My version of this record is a later repress on Bernhard Mikulkski, which weirdly rebadges the inner sticker as a Kosmischen Kuriere record despite it being on Pils. Discogs confirms that the original has a Pils inner.

Vuh is the krautrock tour de force. Huge organ drones and cymbal crashes for 20 minutes, a bit of a choir. The organ is from Baumberg according to the sleeve - not sure if they recorded it at the church but they could well have done. It's a huge wall of drone, a spiritual clash. This feels way longer than 20 minutes, like 20 hours of your life passes as you lose yourself in the noise. It's bizarrely impressive and I can't really think of any other group that could pull this one off.

Thursday 4 October 2012

39: Popul Vuh - Affenstunde


I don't even know what Popol Vuh is. Impossible to describe - especially the early version, again - outside of any convention or any reference point or any kind of music heard before or after. Affen Stunde - Ape Hour according to Google, Monkey Hour according to Cope. Never bought it, never seen it, never been that bothered. I have an odd relationship with Popol Vuh. I love them to death but I don't find myself drawn to them, at least not previous to this project. I fear that may change in the great krautrock re-evaluation.

So Affenstunde, like the best Kraut is two 20 minute tracks, the first being in the mould that follows and titled "Ich mache einen spiegel": I make a mirror. A mixture of watery splashes, leading into electro drone and bleepy ambiance with some frantic bongo action in the background. It breaks down into drumming half way through before returning to electronic whirs before disappearing off into the ether. The title track continues the electronic ambiance theme (and drums) but it's not ambiance without purpose - there's a deep method to madness. Nor is it avant or far out, it's just spiritual. Like Fricke is pouring out his essence onto the record and making it real through an electronic medium. It reads, and sometimes sounds like the worst kind of new age nonsense you've ever heard but as an album it really ties together. He takes you on this journey which from the outside appears horrifically pretentious but inside the moment feels like the most perfect glove.

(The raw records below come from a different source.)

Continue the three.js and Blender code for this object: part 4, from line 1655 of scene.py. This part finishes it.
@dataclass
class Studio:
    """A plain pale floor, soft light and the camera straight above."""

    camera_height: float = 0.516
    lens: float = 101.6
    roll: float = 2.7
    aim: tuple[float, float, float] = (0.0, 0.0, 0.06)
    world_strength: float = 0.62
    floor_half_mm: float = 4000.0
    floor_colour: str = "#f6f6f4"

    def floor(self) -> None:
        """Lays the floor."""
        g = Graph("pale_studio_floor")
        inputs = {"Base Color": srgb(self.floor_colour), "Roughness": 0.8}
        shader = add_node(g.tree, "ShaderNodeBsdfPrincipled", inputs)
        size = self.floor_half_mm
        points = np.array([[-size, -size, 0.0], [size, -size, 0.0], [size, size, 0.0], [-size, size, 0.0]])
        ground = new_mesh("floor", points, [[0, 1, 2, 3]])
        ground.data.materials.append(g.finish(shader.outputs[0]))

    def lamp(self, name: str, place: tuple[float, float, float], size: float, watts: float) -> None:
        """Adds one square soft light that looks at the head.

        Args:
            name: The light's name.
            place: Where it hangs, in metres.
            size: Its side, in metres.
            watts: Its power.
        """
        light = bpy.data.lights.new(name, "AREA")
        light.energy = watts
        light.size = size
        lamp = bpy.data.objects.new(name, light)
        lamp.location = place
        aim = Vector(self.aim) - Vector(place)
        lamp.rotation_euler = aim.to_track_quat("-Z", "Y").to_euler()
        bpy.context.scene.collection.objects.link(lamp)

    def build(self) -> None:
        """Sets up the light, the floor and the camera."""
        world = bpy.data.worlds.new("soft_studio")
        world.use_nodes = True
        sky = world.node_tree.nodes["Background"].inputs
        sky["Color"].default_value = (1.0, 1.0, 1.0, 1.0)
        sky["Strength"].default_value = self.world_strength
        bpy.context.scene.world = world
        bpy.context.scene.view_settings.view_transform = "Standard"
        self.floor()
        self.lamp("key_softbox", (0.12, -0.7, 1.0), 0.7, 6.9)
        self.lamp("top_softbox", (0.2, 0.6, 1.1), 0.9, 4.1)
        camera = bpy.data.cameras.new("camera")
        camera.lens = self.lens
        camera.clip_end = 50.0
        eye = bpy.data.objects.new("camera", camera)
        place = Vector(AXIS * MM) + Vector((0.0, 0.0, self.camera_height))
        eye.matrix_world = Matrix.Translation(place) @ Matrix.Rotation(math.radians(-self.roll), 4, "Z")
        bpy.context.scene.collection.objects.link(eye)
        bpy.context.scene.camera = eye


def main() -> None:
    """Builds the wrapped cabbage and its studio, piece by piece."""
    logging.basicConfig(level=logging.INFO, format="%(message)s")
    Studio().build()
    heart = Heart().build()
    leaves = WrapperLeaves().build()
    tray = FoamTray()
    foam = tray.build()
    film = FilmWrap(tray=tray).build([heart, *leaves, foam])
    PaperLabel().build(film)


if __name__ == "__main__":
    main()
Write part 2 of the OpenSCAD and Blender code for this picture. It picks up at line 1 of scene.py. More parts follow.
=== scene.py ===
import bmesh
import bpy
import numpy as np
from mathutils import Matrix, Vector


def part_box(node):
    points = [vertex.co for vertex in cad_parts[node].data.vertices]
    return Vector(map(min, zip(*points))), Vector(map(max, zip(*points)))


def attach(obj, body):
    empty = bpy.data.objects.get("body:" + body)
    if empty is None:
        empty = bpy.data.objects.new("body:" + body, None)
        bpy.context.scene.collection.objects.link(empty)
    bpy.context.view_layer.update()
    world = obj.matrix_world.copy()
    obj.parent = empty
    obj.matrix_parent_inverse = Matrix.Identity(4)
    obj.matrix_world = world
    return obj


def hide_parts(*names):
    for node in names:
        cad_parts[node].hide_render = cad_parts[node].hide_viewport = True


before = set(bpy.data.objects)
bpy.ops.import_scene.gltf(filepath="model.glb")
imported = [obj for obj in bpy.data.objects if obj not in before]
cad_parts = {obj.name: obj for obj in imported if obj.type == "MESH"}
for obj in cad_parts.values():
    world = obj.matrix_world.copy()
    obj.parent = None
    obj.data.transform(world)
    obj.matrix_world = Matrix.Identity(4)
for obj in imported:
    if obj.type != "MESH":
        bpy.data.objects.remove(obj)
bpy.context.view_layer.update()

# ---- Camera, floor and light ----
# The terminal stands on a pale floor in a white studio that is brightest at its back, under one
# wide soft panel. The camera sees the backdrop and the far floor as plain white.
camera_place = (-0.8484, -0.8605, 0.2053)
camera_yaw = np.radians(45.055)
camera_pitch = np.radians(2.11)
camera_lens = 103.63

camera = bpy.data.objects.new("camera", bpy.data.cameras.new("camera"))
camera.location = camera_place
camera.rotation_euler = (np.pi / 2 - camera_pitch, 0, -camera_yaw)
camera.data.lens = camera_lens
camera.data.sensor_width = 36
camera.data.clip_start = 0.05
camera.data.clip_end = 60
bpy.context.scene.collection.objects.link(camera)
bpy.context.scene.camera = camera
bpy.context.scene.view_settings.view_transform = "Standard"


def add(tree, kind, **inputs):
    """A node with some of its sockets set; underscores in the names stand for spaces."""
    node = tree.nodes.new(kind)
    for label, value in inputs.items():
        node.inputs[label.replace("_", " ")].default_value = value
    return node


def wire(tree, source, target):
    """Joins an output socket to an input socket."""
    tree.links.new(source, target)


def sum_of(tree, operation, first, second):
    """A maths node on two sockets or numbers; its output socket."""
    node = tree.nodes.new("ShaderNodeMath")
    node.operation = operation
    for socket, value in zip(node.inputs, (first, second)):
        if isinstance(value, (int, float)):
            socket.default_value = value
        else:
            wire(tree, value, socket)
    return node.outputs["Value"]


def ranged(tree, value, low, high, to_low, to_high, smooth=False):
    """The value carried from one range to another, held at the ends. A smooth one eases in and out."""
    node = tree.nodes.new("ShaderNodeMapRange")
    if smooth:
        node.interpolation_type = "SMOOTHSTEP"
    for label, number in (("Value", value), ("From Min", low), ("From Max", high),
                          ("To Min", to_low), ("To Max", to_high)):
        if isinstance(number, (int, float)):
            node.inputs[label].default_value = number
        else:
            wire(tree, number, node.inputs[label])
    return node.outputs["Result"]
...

So how does affenstunde fit into the krautrock life story? I don't know. The growing sense of the new and the reflection and re-understanding of life. Affenstunde makes the notion of pretention seem utterly redundant - that things that sound awful described can actually turn out incredible. Like Buckminster Fuller and his oustidely naff attempts to recreate the world, Popol Vuh create their world and it is wonderful. Soon I will live there and soon I will be one of the happiest people.